The franchise opened its very first salon in 1994 and, over the past two decades, it has generated countless job opportunities for local people and businesses. Now, the franchise has a network of more than 60 outlets providing services across London and the South of England, and collectively welcomes thousands of clients every week.
Rush has become a market leader for a number of reasons. It has developed trust among its customers and built a business model that has been proven to be profitable over the years it’s been operating. Its success can be measured in its popularity; the average customer comes back every six weeks and each spends roughly £600 a year in its salons.
As a general guide, the cost of a hair salon usually ranges between £150,000 and £165,000. A minimum personal investment of £15,000 is also required. Rush provides partial funding to support the investment.

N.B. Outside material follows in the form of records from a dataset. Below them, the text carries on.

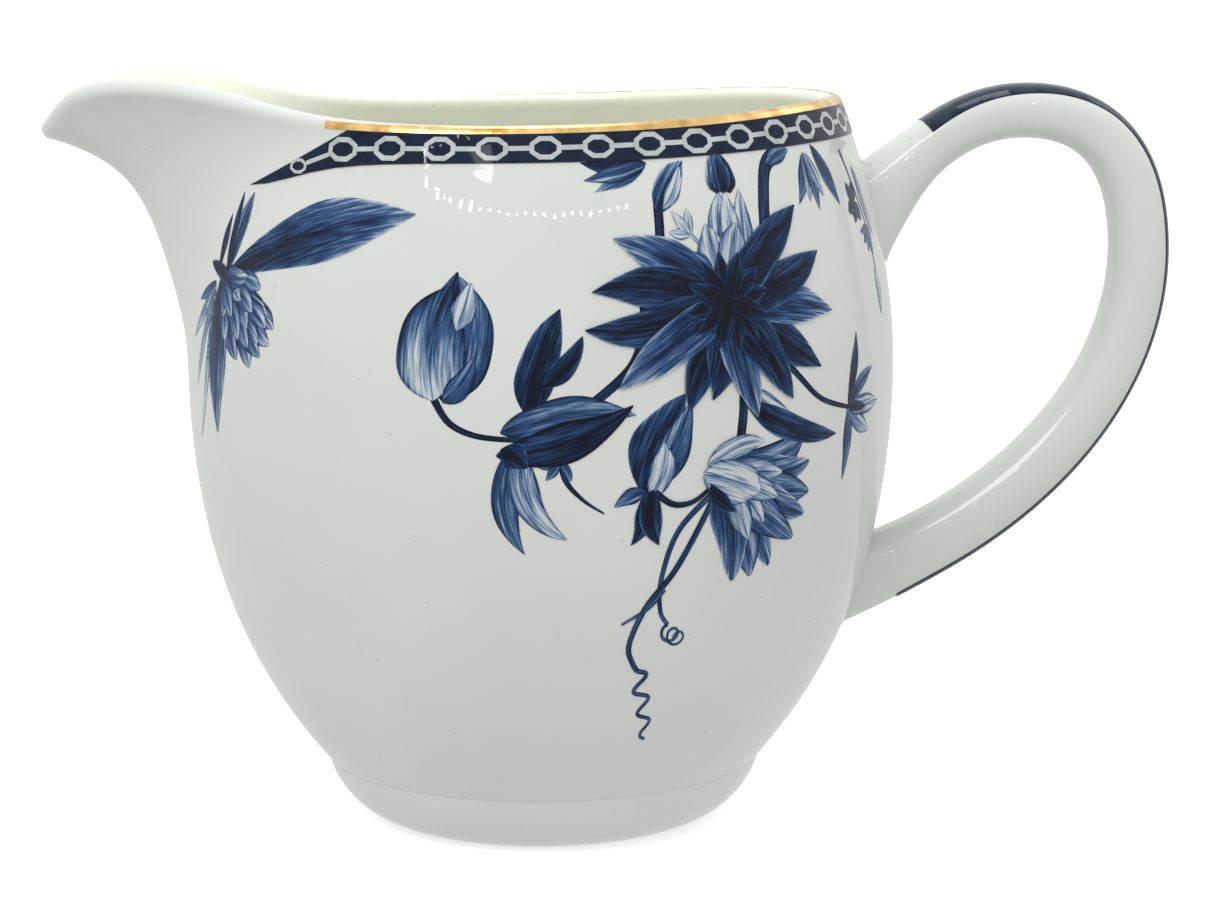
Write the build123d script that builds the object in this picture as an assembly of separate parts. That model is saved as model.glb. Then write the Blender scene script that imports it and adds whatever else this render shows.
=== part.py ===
from build123d import *
import math
import os

# Porcelain cream jug, in millimetres. +Z is up, the foot stands on Z = 0 and the body's axis
# is the Z axis. The spout points along -X and the handle along +X, so Y = 0 is the jug's mirror
# plane. Angles round the body are in degrees from the middle of the spout.

# ---- body profile ----
BELLY_RADIUS = 43.0
BELLY_HEIGHT = 56.0
WAIST_RADIUS = 26.8          # where the foot ring meets the bowl
WAIST_HEIGHT = 7.5
WAIST_STEP = 0.03            # the foot ring stands out this much, so that the two join cleanly
NECK_RADIUS = 36.4           # outside, at the mouth
RIM_HEIGHT = 85.6            # where the outside starts to round over into the rim
BOWL_BEND = 0.266            # share of the radius lost by the square term, belly to waist
WALL = 2.3
FLOOR_TOP = 9.6              # middle of the inner floor
INNER_WALL_END = 17.0        # below this height the inner wall turns into the floor
FLOOR_TURN = 7.0             # how far the wall's slope is carried into that turn
FLOOR_FLAT = 12.0            # radius where the inner floor is level
FLOOR_MIDDLE = 2.0           # radius of the smallest ring, closed by a flat cap

# ---- foot ring ----
FOOT_OUTER = 19.4            # the flat that it stands on, outside and inside radius
FOOT_INNER = 16.4
FOOT_SPREAD = (22.6, 0.6)    # these two pull its outside into a curve: (radius, height)
FOOT_RISE = (25.9, 3.6)
RECESS_RADIUS = 14.6
RECESS_HEIGHT = 4.2
RECESS_DOME = 0.4            # the recess's roof rises this much towards its middle
RECESS_ROUND = 2.6           # how far its corners are rounded

# ---- spout, measured from the plain round body ----
SPOUT_REACH = 22.4           # how far the lip stands out beyond the mouth
SPOUT_HALF_ANGLE = 19.2      # where the reach has fallen to a half, at the rim
SPOUT_POWER = 2.8            # how square-shouldered the spout is, seen from above
SPOUT_START = 57.0           # height where the spout begins to leave the bowl
SPOUT_GROWTH = 1.6           # how late the spout swells, going up
SPOUT_CURL = 0.37            # share of the reach that belongs to the curled lip
CURL_SHARPNESS = 8
SPOUT_NARROWING = 0.56       # half angle low on the spout, as a share of the one at the rim
SPOUT_NARROWING_POWER = 3.5  # how late it widens again
SPOUT_RISE = 4.5             # how far the spout's edge climbs above the mouth
SPOUT_RISE_ANGLE = 28.8
LIP_DROOP = 6.3              # how far the very tip falls below that edge
LIP_DROOP_ANGLE = 8.3
HANDLE_SIDE_RISE = 2.0       # the rim climbs a little towards the handle
HANDLE_SIDE_ANGLE = 60.0
RIM_WAVE_POWER = 4           # how square-shouldered those rises and the droop are
RIM_WAVE_REACH = 3           # how quickly they die out below the rim

# ---- handle ----
HANDLE_WIDTH = 8.4
HANDLE_FLARE = 3.0           # extra width at the two ends
HANDLE_FLARE_SHARE = 0.12    # share of the handle's length that each flare takes
HANDLE_SQUARENESS = 0.86     # 1 is an ellipse, less is a rounder-cornered box
HANDLE_UPPER_END = (38.0, 72.0)    # middle line, as (x, z): inside the wall at the top joint
HANDLE_CREST = (59.5, 86.0)        # highest point
HANDLE_FAR = (74.2, 68.5)          # furthest from the body
HANDLE_LOWER_END = (35.0, 27.0)    # inside the wall at the bottom joint
HANDLE_UPPER_LEAN = 46.0           # degrees above level at which it leaves the body
HANDLE_LOWER_LEAN = 17.0           # and at which it comes back to it
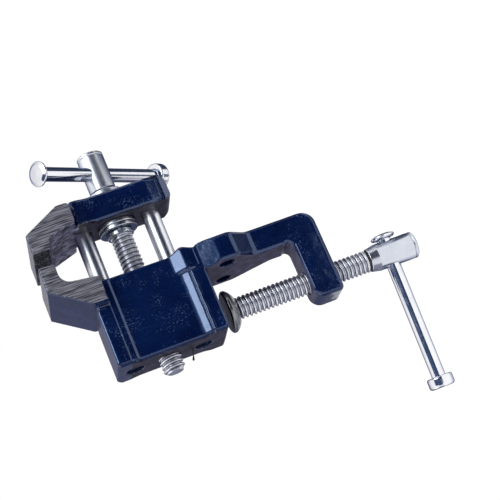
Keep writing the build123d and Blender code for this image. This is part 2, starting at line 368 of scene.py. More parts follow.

Another franchise on the Point Franchise books is Supercuts. Although it’s not currently franchising, the opportunity to join the business may arise in the future.
Supercuts is a hairdressing franchise that not only offers hair services, but also sells a large variety of professional haircare products from countless different brands. The brand believes that ‘good looks cost less’ and boasts that you can walk into any of its 120 UK salons and come out with a fresh, new look without the large price tag. You don’t even need an appointment either; subject to availability, you can drop in whenever it’s convenient and leave feeling more confident.
Becoming a franchisee will enable you to be part of a knowledgeable, dynamic team that is continuously honing their craft by finding innovative techniques and styles. The brand strives to improve its franchisees’ profitability by organising regular visits from a franchise business consultant, who can provide vital coaching and support.
In order to invest, potential franchisees need a minimum net worth of £500,000 and a minimum liquidity of £150,000. The initial investment ranges from £145,000 to £297,000, and you’ll also need to pay a four percent royalty fee and a five percent advertising fee.